Стояло октябрьское утро. Моя трубка пахла виргинским табаком. Я устроился среди иностранцев. Что, в конце концов, представляет для меня эта земля? Что меня терзает?
Это все старые рефлексы, пережитки, доисторические понятия, отклики детства, следы воспитания. В детстве ребята мечтают о подвигах, о том, как они станут воевать. Но годы идут, и с каждым уходящим годом хочется подальше уйти от крови. Никто, к сожалению, ничего не сделал, чтобы эту естественную перемену характера вооружить энергией. Выйдя из детских лет, я стал миролюбивым буржуа. В первую половину войны этот буржуа бестолково старался исправить ошибки своего воспитания. Но дикие мечты — одно, а цивилизованная война — нечто другое. Я попал в рутину бомбардировок, в неподвижную иерархию войны. Мысли о подвигах, о славе оказались обманом. И тогда моя энергия проявилась в яростном протесте. Что произошло бы, если бы счастливое стечение обстоятельств не освободило меня от фронта? В 1914 году две раны, одна за другой; в 1915 — болезнь, в 1916—-еще рана. Я был близок к преступлению.
В 1916 году, под Верденом, столкнувшись лицом к лицу с этим воплощением всех ужасов современной войны, я был готов дезертировать, покончить с собой, сдаться в плен, нанести себе самому рану, как делали многие, или притвориться сумасшедшим. Это тоже сулило несколько месяцев отдыха в госпитале. Нет, быть простым чернорабочим войны, солдатом или даже офицером, то есть мастером, — это не для меня!

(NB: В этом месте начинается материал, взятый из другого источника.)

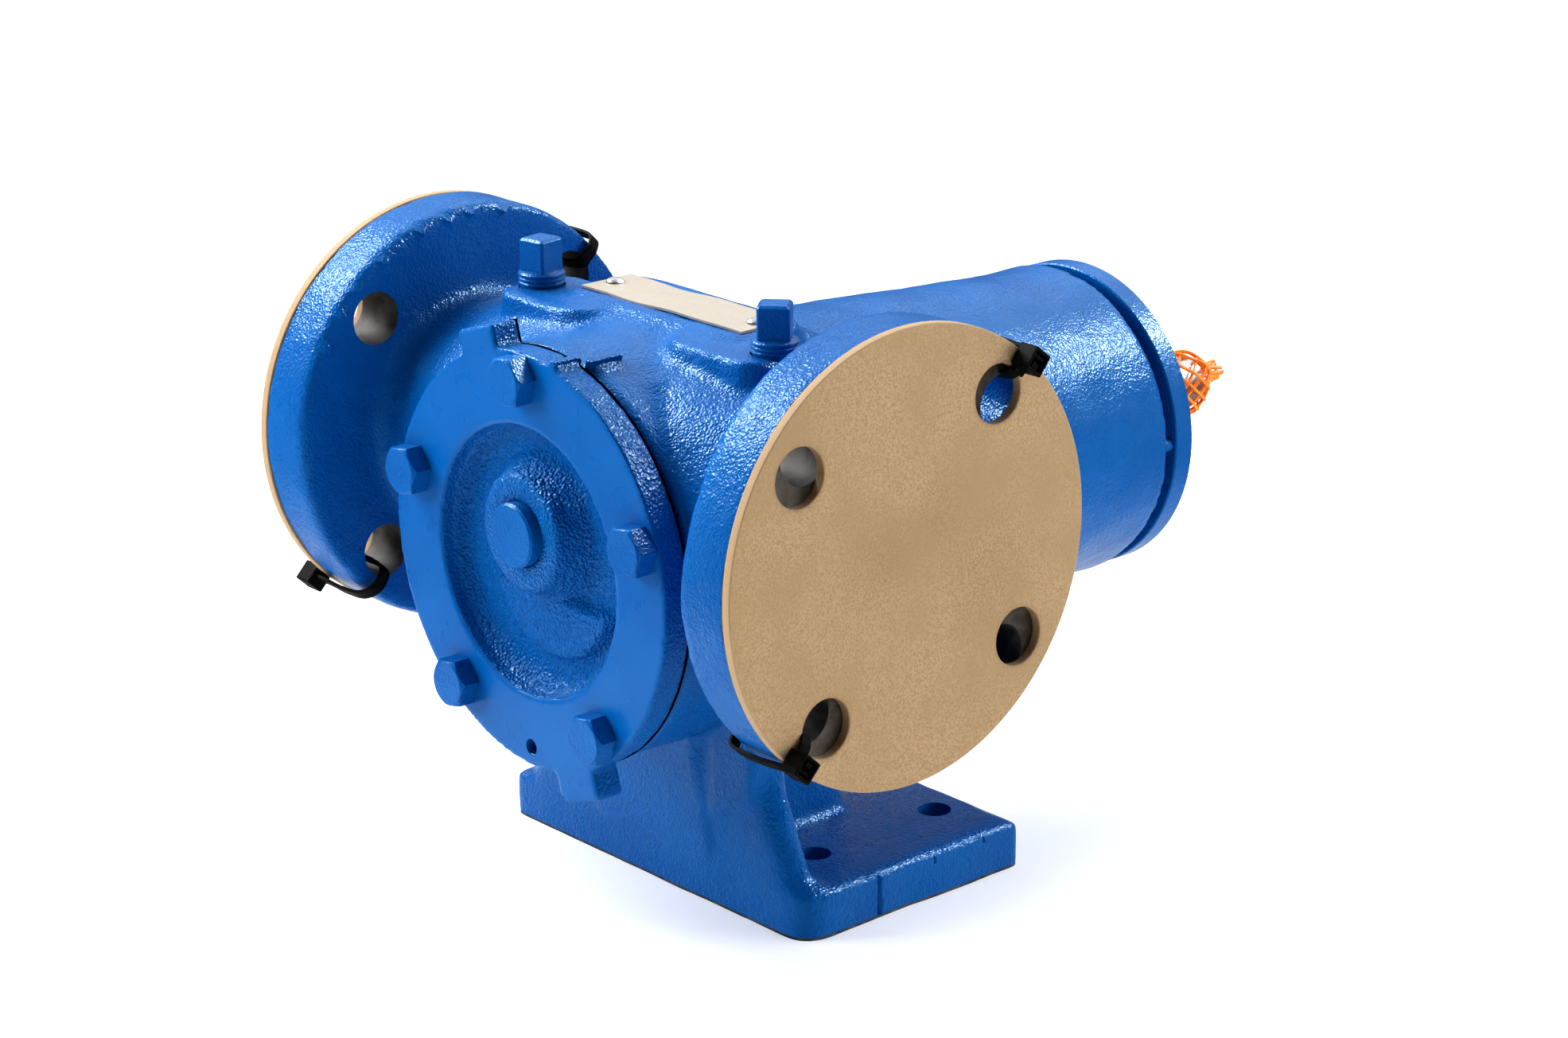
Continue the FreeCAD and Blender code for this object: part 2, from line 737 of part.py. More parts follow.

Да, друзья мои, вот какой опыт я приобрел. Это чего-нибудь да стоит в жизни. Как я был счастлив в первые месяцы, когда мне довелось чистить картошку и работать киркой и лопатой! От души желаю этого каждому достойному человеку!
Но когда это стало затягиваться, я почувствовал себя плохо. Я приветствую обязательную физическую работу, но не надо преувеличивать! Мой социализм все же чуть- чуть аристократичен. Вы, друзья мои, должно быть, в этом не сомневаетесь, и это для вас не новость.
В ту пору я ничего не понимал. Я мучился.
... За завтраком я не отрывал глаз от генерала. Я проверял на нем веру в свою безопасность.
– Ну и жарко же было сегодня утром, — воскликнул,
садясь за стол, лейтенант Фоукер, сопровождавший генерала.